There was a time when womenswear ruled over the runways of Fashion week, but that has changed. Menswear is going through a massive evolution and like Goethe once said; No two men are alike, different temperaments will apply in different ways. This year’s menswear AW15 is about celebrating the beauty and versatility of the male physique. There was a dash of everything, from van Assche’s deconstruction of formal menswear, Vivienne Westwood’s stunning and artful air of Englishness, to Neil Barrett’s contemporary moss green tribute to youth cultures- but mostly there was innovation.

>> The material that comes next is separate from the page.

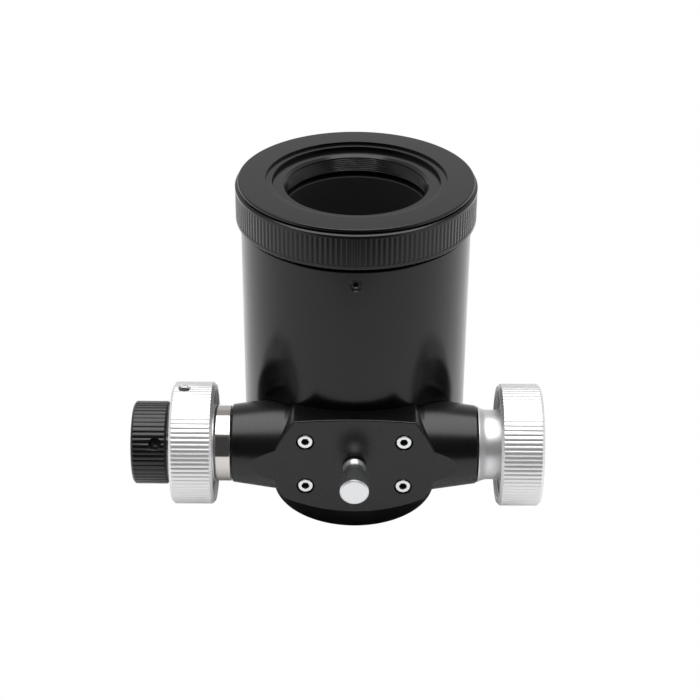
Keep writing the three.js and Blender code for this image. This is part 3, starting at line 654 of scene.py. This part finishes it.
ring_low, ring_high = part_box("coupling_ring")
ring_radius = (ring_high.x - ring_low.x) / 2
ring_top = ring_high.z
ring_bottom = body_high.z + COUPLING_GAP
spigot_radius = seat_radius - LIP_GAP
adapter_low, adapter_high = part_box("adapter_ring")
adapter_radius = (adapter_high.x - adapter_low.x) / 2
adapter_seat = adapter_radius + ADAPTER_FIT
ledge_radius = adapter_radius + RECESS_LEDGE
coupling_lip = adapter_radius - 1.8 * MM
groove_radius = spigot_radius - GROOVE_DEPTH
groove_low, groove_high = grub_middle[2] - GROOVE_HALF, grub_middle[2] + GROOVE_HALF
inner_radius = spigot_radius - SPIGOT_WALL
lip_bottom = adapter_low.z - ADAPTER_FIT - INNER_LIP
knurl_low = ring_bottom + KNURL_FOOT
knurl_high = ring_top - KNURL_HEAD
ring_outline = eased([
    (inner_radius, ring_low.z, EASE), (spigot_radius, ring_low.z, EASE),
    (spigot_radius, groove_low), (groove_radius, groove_low),
    (groove_radius, groove_high), (spigot_radius, groove_high),
    (spigot_radius, ring_bottom), (ring_radius, ring_bottom, 0.4 * MM),
    (ring_radius, knurl_low - 0.01 * MM), (ring_radius, knurl_low),
    (ring_radius, knurl_high), (ring_radius, knurl_high + 0.01 * MM),
    (ring_radius, ring_top - 2.1 * MM, 0.08 * MM),
    (ring_radius - 1.2 * MM, ring_top - 1.4 * MM),
    (ring_radius - 1.5 * MM, ring_top - 1.4 * MM),
    (ring_radius - 1.5 * MM, ring_top - 0.9 * MM),
    (ring_radius - 0.9 * MM, ring_top - 0.9 * MM),
    (ring_radius - 0.9 * MM, ring_top, 0.6 * MM),
    (ledge_radius, ring_top, 0.12 * MM), (ledge_radius, ring_top - RECESS_STEP),
    (adapter_seat, ring_top - RECESS_STEP, 0.12 * MM), (adapter_seat, lip_bottom + INNER_LIP),
    (coupling_lip, lip_bottom + INNER_LIP), (coupling_lip, lip_bottom),
    (inner_radius, lip_bottom),
])
ring_steps = COUPLING_KNURLS * 8
ring_angles = np.arange(ring_steps) / ring_steps * 2 * math.pi
ring_outline = rolled(ring_outline, ring_radius, KNURL_DEPTH, ring_angles, COUPLING_KNURLS,
                      knurl_low, knurl_high)
coupling = turned("coupling", ring_outline, optical_axis, UP, angles=ring_angles)
add(coupling, "coupling", "coupling_ring", black_upright)

# The adapter's hole is threaded: a fine triangular thread runs down it as a helix.
THREAD_PITCH = 0.75 * MM
THREAD_DEPTH = 0.3 * MM
ROWS_A_TURN = 8
CLEAR_RADIUS = 25.4 * MM


def threaded(radius, depth, pitch, low, high, angles):
    """Rows of a helical thread cut outwards into a hole: the radius rises and falls by the depth in
    a triangle wave of height over pitch, shifted by the angle, and dies away at both ends."""
    heights = np.linspace(high, low, round((high - low) / pitch) * ROWS_A_TURN + 1)
    rows = []
    for height in heights:
        phase = (height / pitch + angles / (2 * math.pi)) % 1
        fade = np.clip(min(height - low, high - height) / (pitch / 2), 0, 1)
        rows.append((radius + depth * fade * (1 - np.abs(2 * phase - 1)), height))
    return rows


adapter_angles = np.arange(192) / 192 * 2 * math.pi
adapter_outline = eased([
    (adapter_radius, adapter_low.z), (adapter_radius, adapter_high.z, 0.2 * MM),
    (CLEAR_RADIUS + 0.9 * MM, adapter_high.z, 0.2 * MM), (CLEAR_RADIUS, adapter_high.z - 0.9 * MM),
    (CLEAR_RADIUS, adapter_low.z),
])
adapter_outline = adapter_outline[:-1] + threaded(
    CLEAR_RADIUS, THREAD_DEPTH, THREAD_PITCH, adapter_low.z + 0.3 * MM,
    adapter_high.z - 1.1 * MM, adapter_angles) + adapter_outline[-1:]
adapter = turned("adapter", adapter_outline, optical_axis, UP, angles=adapter_angles)
add(adapter, "coupling", "adapter_ring", black_upright)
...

Summarising some of our favourites of the runway
Dries van Noten showed refreshing modernity with strict horizontal lines and sliced sections, for the man of subtle sophistication. Maison Margiela ruled at textures, showing an outspoken variety of smooth panelled calf leather trousers to knitted tinsel jumpers, letting the materials – and particularly the way they were juxtaposed – do all the talking. Paul Smith showed a gentle and timeless collection including long-line coats and subtle patterns on luxurious wools, keeping the graphics simple and allowing materials to flow naturally.

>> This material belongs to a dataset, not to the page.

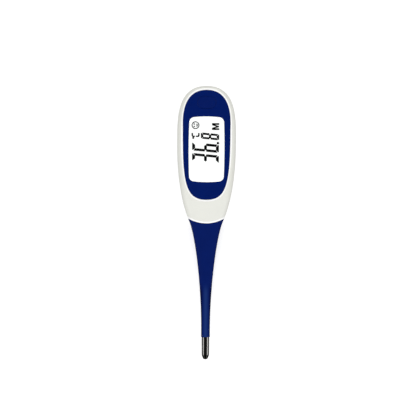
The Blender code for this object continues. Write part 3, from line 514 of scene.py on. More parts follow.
def stem_skin(name):
    """Soft matt navy elastomer, with a painted highlight of paler blue along the crown of its slim part and
    painted shade of darker blue down its sides.
    """
    made = surface(name, NAVY, 0.5, bump=0.008, grain=5000.0, Specular_IOR_Level=0.04)
    tree = made.node_tree
    x, y, z = object_axes(tree)
    across = calc(tree, "ABSOLUTE", x)
    slim = fade(tree, y, *SLIM_PAINTED_LIGHT_FROM)
    crown_highlight_share = calc(tree, "MULTIPLY", slim, fade(tree, z, MID, MID + CROWN_HIGHLIGHT_RISE))
    # painted highlight along the top of the crown
    repaint(tree, calc(tree, "MULTIPLY", crown_highlight_share, fade(tree, across, *CROWN_HIGHLIGHT_SPREAD)), CROWN_HIGHLIGHT_BLUE)
    # painted shade down the sides
    repaint(tree, calc(tree, "MULTIPLY", slim, fade(tree, across, *FLANK_SHADE_SPREAD)), FLANK_SHADE_BLUE)
    return made


def lit_display(name):
    """The lit ground of the display, with faint clouds of a cooler, dimmer white."""
    made, tree = new_material(name)
    clouds = node(tree, "TexNoise", Vector=object_place(tree), Scale=90.0).outputs["Fac"]
    light = ramp(tree, clouds, ((0.3, (0.965, 0.985, 0.97)), (0.7, (0.995, 1.0, 0.99))))
    ground = ramp(tree, clouds, ((0.0, (0.30, 0.32, 0.30)), (1.0, (0.34, 0.36, 0.34))))
    set_inputs(tree, tree.nodes["Principled BSDF"], Base_Color=ground, Roughness=0.3, Emission_Color=light,
               Emission_Strength=1.12)
    return made


SHELL_WHITE = shell_white("white_shell")
FACE_BLUE = surface("blue_face", NAVY, 0.12, bump=0.003, grain=9000.0, Specular_IOR_Level=0.3)
BUTTON_BLUE = surface("blue_button", NAVY, 0.15, bump=0.004, grain=9000.0, Specular_IOR_Level=0.3)
SKIN_BLUE = stem_skin("blue_elastomer")
LENS_CLEAR = surface("clear_lens", (0.985, 0.99, 0.99), 0.02, variation=0.004, spread=0.5, bump=0.0005,
                     Transmission_Weight=1.0, IOR=1.49)
DISPLAY_LIT = lit_display("lit_display")
MARK_BLACK = surface("display_marks", (0.004, 0.004, 0.005), 0.5, variation=0.2, bump=0.001)
MARK_GREY = surface("display_face_mark", (0.21, 0.21, 0.21), 0.5, bump=0.001)
CAP_STEEL = turned_steel("probe_steel", (0.62, 0.61, 0.59), 0.13, 0.12 * MM)
LEAD_COLOURS = {"left": surface("lead_white", (0.75, 0.75, 0.72), 0.5),
                "right": surface("lead_red", (0.45, 0.03, 0.02), 0.5, variation=0.12)}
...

Kris van Assche showed a playful collection, transforming formal menswear in to fun and accessible wearables. The collection included green & grey-patched turtlenecks that broke the stillness of grey trousers, dress shirts fused with misplaced zippers on color patched nylon and abstract patterned suits. Thom Browne showed a powerful and theatrical collection of impeccable English tailoring worn by a bunch of veiled victorian mourners. There was a blackout of fishnet and lace, top hats and fedoras- velvet jackets, and straight-cut skirts, emphasised by statement accessories like a leather turtle handbag, adding a fun twist to the classic aesthetics of the collection. Lanvin’s runway was the stage to understated luxury. Lucas Ossendrijver sent models down the runway in a collection that balanced roughness and delicacy- expressed through gauzy cashmeres, wools and black leather. The luxurious idlers of Lanvin wore seventies inspired, high wasted flaired trousers, oversized shirts, overcoats and sweaters. There was a deliberate feeling of “unfinishedness” to the collection; hems on trousers left trailing and white dashing off on a coat, like a tailor’s chalk marks.

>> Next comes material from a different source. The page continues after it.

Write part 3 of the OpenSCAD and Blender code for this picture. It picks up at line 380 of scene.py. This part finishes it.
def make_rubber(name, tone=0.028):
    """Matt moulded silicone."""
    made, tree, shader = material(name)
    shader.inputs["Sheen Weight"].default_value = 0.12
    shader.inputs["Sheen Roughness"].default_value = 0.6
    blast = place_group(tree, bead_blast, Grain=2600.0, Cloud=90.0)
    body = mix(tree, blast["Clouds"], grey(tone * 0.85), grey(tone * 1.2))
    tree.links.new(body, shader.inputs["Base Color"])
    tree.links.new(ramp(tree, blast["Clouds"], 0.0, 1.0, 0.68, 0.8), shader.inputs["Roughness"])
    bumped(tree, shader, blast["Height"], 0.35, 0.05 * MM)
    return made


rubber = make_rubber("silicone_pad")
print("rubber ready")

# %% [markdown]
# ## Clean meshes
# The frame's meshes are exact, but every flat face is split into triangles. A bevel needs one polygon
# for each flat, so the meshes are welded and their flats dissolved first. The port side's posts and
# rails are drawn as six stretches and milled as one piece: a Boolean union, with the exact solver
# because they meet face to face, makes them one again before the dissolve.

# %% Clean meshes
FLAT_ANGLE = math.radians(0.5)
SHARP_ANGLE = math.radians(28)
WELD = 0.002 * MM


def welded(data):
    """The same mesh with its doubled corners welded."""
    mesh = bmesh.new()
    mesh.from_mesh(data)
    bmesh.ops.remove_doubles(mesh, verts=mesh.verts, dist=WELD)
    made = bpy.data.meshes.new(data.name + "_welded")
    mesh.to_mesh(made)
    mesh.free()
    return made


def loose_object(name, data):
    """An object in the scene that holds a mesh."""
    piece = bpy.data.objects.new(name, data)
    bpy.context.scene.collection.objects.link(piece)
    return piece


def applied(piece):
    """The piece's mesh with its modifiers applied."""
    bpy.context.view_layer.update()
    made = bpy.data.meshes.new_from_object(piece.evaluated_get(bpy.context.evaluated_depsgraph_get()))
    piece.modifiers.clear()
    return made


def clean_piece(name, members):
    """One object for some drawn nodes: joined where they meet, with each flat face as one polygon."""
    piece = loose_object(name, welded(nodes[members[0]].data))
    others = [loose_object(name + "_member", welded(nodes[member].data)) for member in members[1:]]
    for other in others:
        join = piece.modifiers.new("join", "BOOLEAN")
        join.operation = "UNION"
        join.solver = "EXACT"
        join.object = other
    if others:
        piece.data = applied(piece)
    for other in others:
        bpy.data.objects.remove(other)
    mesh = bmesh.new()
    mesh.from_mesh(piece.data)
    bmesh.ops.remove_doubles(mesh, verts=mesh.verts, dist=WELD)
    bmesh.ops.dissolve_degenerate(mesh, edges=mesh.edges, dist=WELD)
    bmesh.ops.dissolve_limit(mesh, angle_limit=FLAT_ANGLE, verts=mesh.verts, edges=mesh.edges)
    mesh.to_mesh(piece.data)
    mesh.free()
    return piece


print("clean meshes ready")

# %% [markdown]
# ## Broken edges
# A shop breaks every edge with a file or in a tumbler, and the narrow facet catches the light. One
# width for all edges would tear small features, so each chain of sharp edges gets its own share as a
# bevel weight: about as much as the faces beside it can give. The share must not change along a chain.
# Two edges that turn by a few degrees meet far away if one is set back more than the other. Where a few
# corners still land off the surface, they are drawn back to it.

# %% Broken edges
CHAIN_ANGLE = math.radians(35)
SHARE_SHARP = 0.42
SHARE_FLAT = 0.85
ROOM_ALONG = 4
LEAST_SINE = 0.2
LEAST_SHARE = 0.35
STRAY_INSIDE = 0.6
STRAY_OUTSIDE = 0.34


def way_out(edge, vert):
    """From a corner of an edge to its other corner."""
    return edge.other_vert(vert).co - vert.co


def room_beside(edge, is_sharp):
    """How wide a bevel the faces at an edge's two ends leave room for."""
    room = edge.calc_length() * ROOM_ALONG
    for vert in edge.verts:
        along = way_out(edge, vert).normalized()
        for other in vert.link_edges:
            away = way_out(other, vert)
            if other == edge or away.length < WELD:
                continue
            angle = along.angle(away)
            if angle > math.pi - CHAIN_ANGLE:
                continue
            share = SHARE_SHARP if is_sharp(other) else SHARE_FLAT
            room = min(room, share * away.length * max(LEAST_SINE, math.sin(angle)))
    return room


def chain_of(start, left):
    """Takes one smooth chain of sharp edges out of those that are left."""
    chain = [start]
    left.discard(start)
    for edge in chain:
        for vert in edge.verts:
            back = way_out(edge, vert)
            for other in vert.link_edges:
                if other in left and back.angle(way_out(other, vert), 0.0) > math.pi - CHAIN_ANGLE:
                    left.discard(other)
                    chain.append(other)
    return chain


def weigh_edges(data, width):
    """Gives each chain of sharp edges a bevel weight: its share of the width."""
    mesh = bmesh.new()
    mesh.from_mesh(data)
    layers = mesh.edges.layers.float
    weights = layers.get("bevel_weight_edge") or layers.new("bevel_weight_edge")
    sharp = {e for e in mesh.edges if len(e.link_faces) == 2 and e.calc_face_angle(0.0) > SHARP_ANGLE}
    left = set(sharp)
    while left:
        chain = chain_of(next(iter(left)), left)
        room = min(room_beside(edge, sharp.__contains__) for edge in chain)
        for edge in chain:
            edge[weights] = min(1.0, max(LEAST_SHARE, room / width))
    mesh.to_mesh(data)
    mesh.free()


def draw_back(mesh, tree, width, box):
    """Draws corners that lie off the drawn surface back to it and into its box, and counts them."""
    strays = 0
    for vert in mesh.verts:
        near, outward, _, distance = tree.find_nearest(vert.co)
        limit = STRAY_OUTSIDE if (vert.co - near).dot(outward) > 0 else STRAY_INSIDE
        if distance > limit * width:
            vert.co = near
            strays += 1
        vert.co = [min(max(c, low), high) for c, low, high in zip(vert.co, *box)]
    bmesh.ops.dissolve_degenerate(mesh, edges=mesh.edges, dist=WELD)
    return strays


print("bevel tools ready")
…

The high-waisted flaired trousers are making a comeback and the (business) suit, as formal wear, is going through a colorful evolution. Another element that didn’t go unnoticed is the Man-skirt on the runway this season. The seventies element was visible in a raft of collections, but many had youth cultures, history, glam punk or current society matters at the source of their inspiration- carried by the idea of renewal and the future. The question remains, are men- and moreover is society, ready to embrace these bright new ideas? I imagine the streets to be a beautiful place, when they do.